### [Problem to solve]
Everything in the listing below from the line containing "base_shell();" through the line containing "obj.parent = None" should be repeated exactly; leave out every other line.

══ Available data

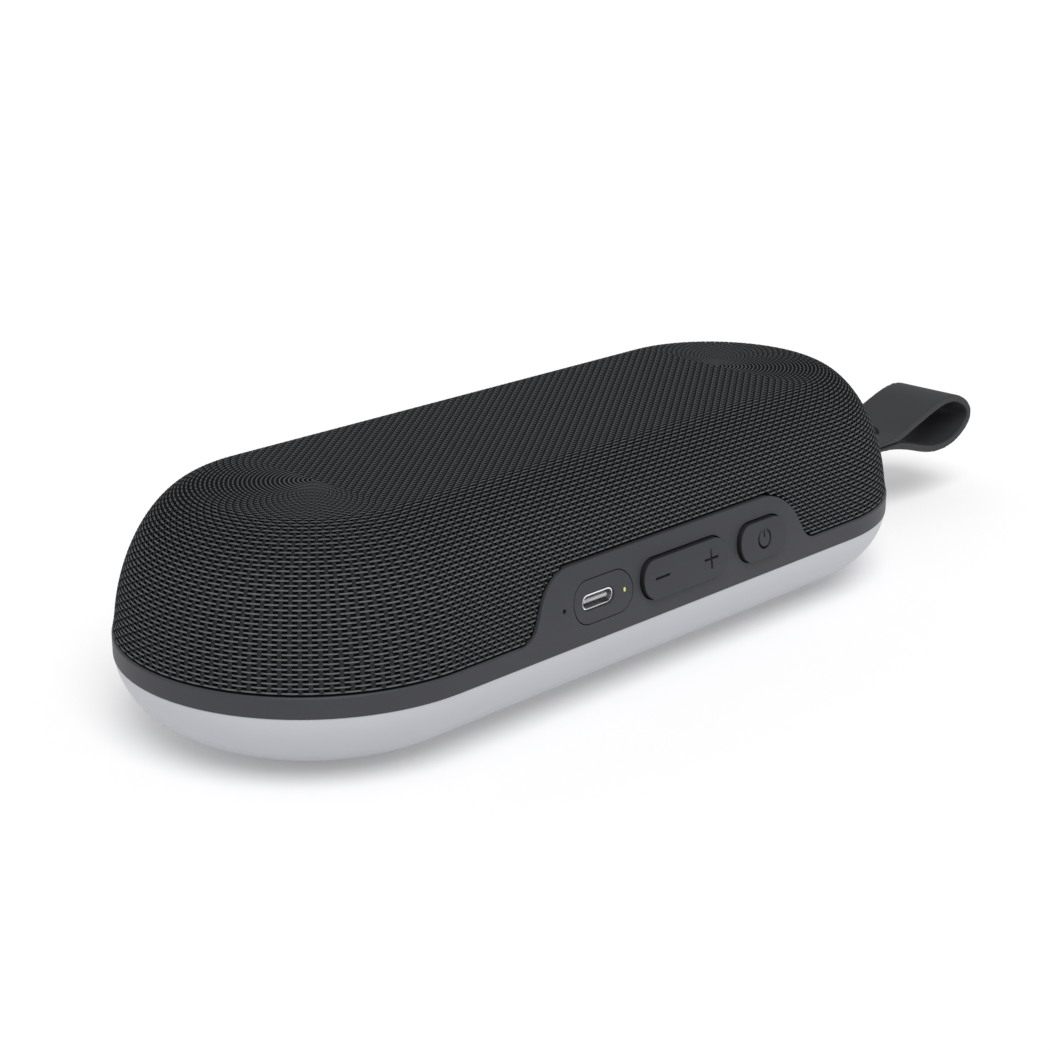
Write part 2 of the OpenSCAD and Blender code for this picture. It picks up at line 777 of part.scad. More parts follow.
module board_parts() {
    color([0.12, 0.12, 0.13]) translate([-half_straight, 0, board_z + board_thick]) {
        block([-16, -5, 0], [-7, 4, 1.2]); // amplifier
        block([2, -4, 0], [9, 3, 1]); // radio and processor
        for (y = [-11, 6]) block([-8, y, 0], [-2, y + 5, 3]); // coils
        for (x = [-15, -10]) translate([x, 10, 0]) cylinder(r = 2, h = 4.6, $fn = 32);
        block([18.5, -3, 0], [21.5, 3, 3]); // battery connector
        block([11, 8, 0], [15, 12, 2.6]); // speaker connector
        block([10.6, -16, 0], [18.6, -13, 2.8]); // ribbon connector
    }
}

module board_screws() {
    color([0.6, 0.6, 0.62]) for (sx = [-1, 1], sy = [-1, 1])
        translate([sx * board_screw[0] - half_straight, sy * board_screw[1], board_z + board_thick])
        screw(small_screw_r, board_screw_length, small_head_r, small_head);
}

module control_board() {
    color([0.05, 0.3, 0.16]) difference() {
        block([control_x[0], -control_y, control_z[0]],
            [control_x[1], board_thick - control_y, control_z[1]]);
        for (x = boss_x)
            front_rod(x, boss_z, small_screw_r + through, control_y - board_thick - cut, control_y + cut);
    }
}

module control_screws() {
    color([0.6, 0.6, 0.62]) for (x = boss_x) translate([x, board_thick - control_y, boss_z])
        rotate([-90, 0, 0]) screw(small_screw_r, board_screw_length, small_head_r, small_head);
}

// ---- Control panel ----

module port_insert() {
    color([0.28, 0.28, 0.3]) difference() {
        union() {
            intersection() {
                pill(insert_x, key_z, [insert_length, insert_height], insert_back, front_far);
                behind_panel(0);
            }
            pill(insert_x, key_z, [insert_length, insert_height] + 2 * [flange_grow, flange_grow],
                insert_back, pocket_y - 0.1);
        }
        pill(port_x, key_z, port_size + [0.3, 0.3], insert_back - cut, front_far);
        pill_upright(led_x, key_z, led_size + [0.12, 0.12], insert_back - cut, front_far);
    }
}

// A pill that stands on its end
module pill_upright(x, z, size, y_from, y_to) {
    reach = (size[1] - size[0]) / 2;
    for (side = [-1, 1]) front_rod(x, z + side * reach, size[0] / 2, y_from, y_to);
    block([x - size[0] / 2, -y_to, z - reach], [x + size[0] / 2, -y_from, z + reach]);
}

module port_seal() {
    color([0.1, 0.1, 0.1]) difference() {
        pill(port_x, key_z, port_size + [3, 3], insert_back - 1.2, insert_back - 0.1);
        pill(port_x, key_z, port_size + [0.1, 0.1], insert_back - 2, insert_back + cut);
    }
}

module usb_shell() {
    inner = port_size - 2 * [port_wall, port_wall];
    color([0.8, 0.8, 0.82]) difference() {
        pill(port_x, key_z, port_size, control_y, port_mouth);
        pill(port_x, key_z, inner, control_y - cut, port_mouth + cut);
    }
}

module usb_tongue() {
    color([0.08, 0.08, 0.09]) {
        block([port_x - 3.35, 0.6 - port_mouth, key_z - 0.35],
            [port_x + 3.35, -control_y - 1.6, key_z + 0.35]);
        pill(port_x, key_z, port_size - [0.74, 0.7], control_y, control_y + 1.8);
    }
}

module status_led() {
    color([0.9, 0.9, 0.6])
        block([led_x - 0.8, -control_y - 0.8, key_z - 0.5], [led_x + 0.8, -control_y, key_z + 0.5]);
}

module light_pipe() {
    color([0.85, 0.95, 0.3]) intersection() {
        pill_upright(led_x, key_z, led_size, control_y + 0.9, front_far);
        behind_panel(0);
    }
}

module microphone() {
    color([0.7, 0.7, 0.72]) difference() {
        block([mic_x - 1.9, -control_y - 1.1, key_z - 1.5], [mic_x + 1.9, -control_y, key_z + 1.5]);
        front_rod(mic_x, key_z, 0.25, control_y + 0.6, control_y + 2);
    }
}

module mic_tube() {
    color([0.1, 0.1, 0.1]) difference() {
        front_rod(mic_x, key_z, 1.5, control_y + 1.2, pocket_y - 0.05);
        front_rod(mic_x, key_z, 0.6, control_y + 1, pocket_y + 1);
    }
}

module switch_bodies() {
    color([0.15, 0.15, 0.16]) for (x = switch_x) difference() {
        block([x - switch_half, -control_y - switch_depth, key_z - switch_half],
            [x + switch_half, -control_y, key_z + switch_half]);
        front_rod(x, key_z, plunger_r + running, control_y + 0.5, control_y + 3);
    }
}

module plunger(x) {
    color([0.8, 0.75, 0.6]) front_rod(x, key_z, plunger_r, control_y + 1, plunger_y);
}

// A key's outer body, which follows the panel's surface
module key_body(x, length) {
    intersection() {
        pill(x, key_z, [length, key_height], key_back, front_far);
        behind_panel(key_proud);
    }
}

// The cut of one bar of a sign, from its middle and its half-sizes
module sign_bar(x, z, half) {
    block([x - half[0], -front_far, z - half[1]], [x + half[0], -sign_y, z + half[1]]);
}

module volume_rocker() {
    color([0.27, 0.27, 0.29]) difference() {
        union() {
            key_body(rocker_x, rocker_length);
            block([rocker_x - hub_r, -key_back - 0.2, key_z - hub_half],
                [rocker_x + hub_r, -pivot_y, key_z + hub_half]);
            translate([rocker_x, -pivot_y, key_z - hub_half])
                cylinder(r = hub_r, h = 2 * hub_half, $fn = 32);
            for (side = [-1, 1])
                front_rod(rocker_x + side * stem_reach, key_z, stem_r,
                    plunger_y + touch_gap, key_back + 0.2);
        }
        translate([rocker_x, -pivot_y, key_z - 5]) cylinder(r = pivot_r + running, h = 10, $fn = 32);
        // Minus and plus signs
        for (side = [-1, 1]) sign_bar(rocker_x + side * sign_reach, sign_z, [sign_half, sign_width / 2]);
        sign_bar(rocker_x + sign_reach, sign_z, [sign_width / 2, sign_half]);
    }
}

module rocker_pin() {
    color([0.8, 0.8, 0.82]) translate([rocker_x, -pivot_y, ear_z[0][0] + 0.1])
        cylinder(r = pivot_r, h = ear_z[1][1] - ear_z[0][0] - pin_cover - 0.3, $fn = 32);
}

module power_key() {
    color([0.27, 0.27, 0.29]) difference() {
        union() {
            key_body(power_x, power_length);
            pill(power_x, key_z, [power_length, key_height] + 2 * [flange_grow, flange_grow],
                key_back, pocket_y - 0.1);
            front_rod(power_x, key_z, stem_r, plunger_y + touch_gap, key_back + 0.2);
        }
        // Standby sign: a broken ring and a bar
        difference() {
            front_rod(power_x, sign_z, ring_r, sign_y, front_far);
            front_rod(power_x, sign_z, ring_r - sign_width, sign_y - cut, front_far + cut);
            block([power_x - ring_break, -front_far - cut, sign_z],
                [power_x + ring_break, cut - sign_y, sign_z + 2 * ring_r]);
        }
        sign_bar(power_x, sign_z + 1.3, [sign_width / 2, 1.1]);
    }
}

// ---- Strap ----

module strap_lug() {
    color([0.2, 0.2, 0.21]) difference() {
        union() {
            block([body_end - 7, -lug_half[0], pin_z - lug_half[1]],
                [pin_x, lug_half[0], pin_z + lug_half[1]]);
            front_rod(pin_x, pin_z, eye_r, -lug_half[0], lug_half[0]);
            intersection() {
                block([body_end - 9, -7.5, pin_z - 1.9], [body_end, 7.5, pin_z + 1.9]);
                translate([half_straight, 0, 0]) cylinder(r = lip_in - 0.1, h = 40, $fn = 96);
            }
        }
        front_rod(pin_x, pin_z, pin_r + slack, -20, 20);
    }
}

module strap_pin() {
    color([0.8, 0.8, 0.82]) front_rod(pin_x, pin_z, pin_r, -pin_half, pin_half);
}

module strap_outline() {
    line = spline(strap_points, strap_steps);
    inner = beside(line, strap_thick / 2);
    difference() {
        union() {
            polygon(concat(
                [[pin_x, pin_z - strap_thick]],
                beside(line, -strap_thick / 2),
                [[pin_x, pin_z + strap_thick]]
            ));
            translate([pin_x, pin_z]) circle(r = strap_eye_r);
        }
        polygon([for (i = [strap_fused:len(inner) - 1 - strap_fused]) inner[i]]);
    }
}

module strap() {
    color([0.26, 0.26, 0.28]) difference() {
        translate([0, strap_width / 2, 0]) rotate([90, 0, 0]) linear_extrude(strap_width) strap_outline();
        block([pin_x - 6, -notch_half, 5], [notch_end, notch_half, 35]);
        translate([notch_end, 0, 5]) cylinder(r = notch_half, h = 30);
        front_rod(pin_x, pin_z, pin_r + running, -pin_half - 0.2, pin_half + 0.2);
        for (side = [-1, 1]) translate([0, side * strap_width / 2, 0])
            block([seam_x[0], -seam[0], seam_z - seam[1] / 2], [seam_x[1], seam[0], seam_z + seam[1] / 2]);
    }
}

// ---- Leads held inside ----

module speaker_leads() {
    color([0.7, 0.1, 0.1]) {
        lead([[-47.6, 12.7, 10.6], [-43.6, 19, 14.4], [-terminal[0], terminal[1], terminal[2]]], lead_r);
        lead([[-44.9, 9.4, 10.8], [-43, 18, 11.8], [-38, 22, 9.4], [38, 22, 9.4], terminal], lead_r);
    }
}

module battery_lead() {
    color([0.7, 0.1, 0.1])
        lead([[-38.9, 0, 10.8], [-36.8, 0, 12], [-35, 0, 16], [-33.3, 4, 16.4]], lead_r);
}

module control_flex() {
    level = board_z + board_thick + 2.8;
    back = board_thick + 0.3 - control_y;
    far = -half_straight + 10.8;
    color([0.85, 0.55, 0.15]) {
        block([-36, back, level], [-28, back + flex_thick, 22]);
        block([-36, back, level], [-28, -22, level + flex_thick]);
        block([far, -24, level], [-28, -20.6, level + flex_thick]);
        block([far, -24, level], [far + 7.6, -14, level + flex_thick]);
    }
}

base_shell();
foot_pad();
seal_ring();
mid_frame();
frame_screws();
grille_frame();
fabric_cover();
baffle_plate();
baffle_screws();
driver_frame(-1);  // left_driver_frame
driver_frame(1);  // right_driver_frame
driver_top_plates();
driver_magnets();
driver_yokes();
driver_gaskets();
driver_screws();
spider(-1);  // left_spider
spider(1);  // right_spider
surround(-1);  // left_surround
surround(1);  // right_surround
cone(-1);  // left_cone
cone(1);  // right_cone
dust_cap(-1);  // left_dust_cap
dust_cap(1);  // right_dust_cap
voice_coil(-1);  // left_voice_coil
voice_coil(1);  // right_voice_coil
radiator_frame();
radiator_surround();
radiator_plate();
battery_cell(-1);  // front_battery_cell
battery_cell(1);  // rear_battery_cell
battery_cradle();
main_board();
board_parts();
board_screws();
control_board();
control_screws();
port_insert();
port_seal();
usb_shell();
usb_tongue();
status_led();
light_pipe();
microphone();
mic_tube();
switch_bodies();
plunger(switch_x[0]);  // minus_plunger
plunger(switch_x[1]);  // plus_plunger
plunger(switch_x[2]);  // power_plunger
volume_rocker();
rocker_pin();
power_key();
strap_lug();
strap_pin();
strap();
speaker_leads();
battery_lead();
control_flex();
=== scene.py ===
import json
import math

import bpy
import numpy as np
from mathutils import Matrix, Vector


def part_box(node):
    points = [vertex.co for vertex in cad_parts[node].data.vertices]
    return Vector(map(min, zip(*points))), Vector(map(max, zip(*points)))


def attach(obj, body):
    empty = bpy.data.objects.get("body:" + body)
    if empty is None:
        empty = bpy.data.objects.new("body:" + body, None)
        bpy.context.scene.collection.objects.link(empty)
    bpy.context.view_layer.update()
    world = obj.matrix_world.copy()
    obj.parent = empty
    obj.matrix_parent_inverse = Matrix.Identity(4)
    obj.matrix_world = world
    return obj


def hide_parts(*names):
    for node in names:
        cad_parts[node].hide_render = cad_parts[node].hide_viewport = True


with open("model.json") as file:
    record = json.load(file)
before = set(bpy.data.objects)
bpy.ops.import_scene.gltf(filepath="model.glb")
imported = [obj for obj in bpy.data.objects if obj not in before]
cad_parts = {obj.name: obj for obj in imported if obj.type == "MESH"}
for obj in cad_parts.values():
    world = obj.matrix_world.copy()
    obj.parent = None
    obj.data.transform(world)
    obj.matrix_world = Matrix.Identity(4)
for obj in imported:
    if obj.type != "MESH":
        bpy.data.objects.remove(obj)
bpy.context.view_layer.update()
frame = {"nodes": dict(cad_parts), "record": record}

MM = 0.001
NODES = frame["nodes"]
SLOT_OF = {p["node"]: p["material_slot"] for p in frame["record"]["subparts"]}

# ---- Sizes that come from the frame ----

dome_low, dome_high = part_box("fabric_cover")
base_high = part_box("base_shell")[1]
HALF_STRAIGHT = base_high.x - base_high.y  # half-length of the body's straight sides
HEM = dome_low.z
TOP = dome_high.z
DOME_R = dome_high.y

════

### [Result for this task]
base_shell();
foot_pad();
seal_ring();
mid_frame();
frame_screws();
grille_frame();
fabric_cover();
baffle_plate();
baffle_screws();
driver_frame(-1);  // left_driver_frame
driver_frame(1);  // right_driver_frame
driver_top_plates();
driver_magnets();
driver_yokes();
driver_gaskets();
driver_screws();
spider(-1);  // left_spider
spider(1);  // right_spider
surround(-1);  // left_surround
surround(1);  // right_surround
cone(-1);  // left_cone
cone(1);  // right_cone
dust_cap(-1);  // left_dust_cap
dust_cap(1);  // right_dust_cap
voice_coil(-1);  // left_voice_coil
voice_coil(1);  // right_voice_coil
radiator_frame();
radiator_surround();
radiator_plate();
battery_cell(-1);  // front_battery_cell
battery_cell(1);  // rear_battery_cell
battery_cradle();
main_board();
board_parts();
board_screws();
control_board();
control_screws();
port_insert();
port_seal();
usb_shell();
usb_tongue();
status_led();
light_pipe();
microphone();
mic_tube();
switch_bodies();
plunger(switch_x[0]);  // minus_plunger
plunger(switch_x[1]);  // plus_plunger
plunger(switch_x[2]);  // power_plunger
volume_rocker();
rocker_pin();
power_key();
strap_lug();
strap_pin();
strap();
speaker_leads();
battery_lead();
control_flex();
=== scene.py ===
import json
import math

import bpy
import numpy as np
from mathutils import Matrix, Vector


def part_box(node):
    points = [vertex.co for vertex in cad_parts[node].data.vertices]
    return Vector(map(min, zip(*points))), Vector(map(max, zip(*points)))


def attach(obj, body):
    empty = bpy.data.objects.get("body:" + body)
    if empty is None:
        empty = bpy.data.objects.new("body:" + body, None)
        bpy.context.scene.collection.objects.link(empty)
    bpy.context.view_layer.update()
    world = obj.matrix_world.copy()
    obj.parent = empty
    obj.matrix_parent_inverse = Matrix.Identity(4)
    obj.matrix_world = world
    return obj


def hide_parts(*names):
    for node in names:
        cad_parts[node].hide_render = cad_parts[node].hide_viewport = True


with open("model.json") as file:
    record = json.load(file)
before = set(bpy.data.objects)
bpy.ops.import_scene.gltf(filepath="model.glb")
imported = [obj for obj in bpy.data.objects if obj not in before]
cad_parts = {obj.name: obj for obj in imported if obj.type == "MESH"}
for obj in cad_parts.values():
    world = obj.matrix_world.copy()
    obj.parent = None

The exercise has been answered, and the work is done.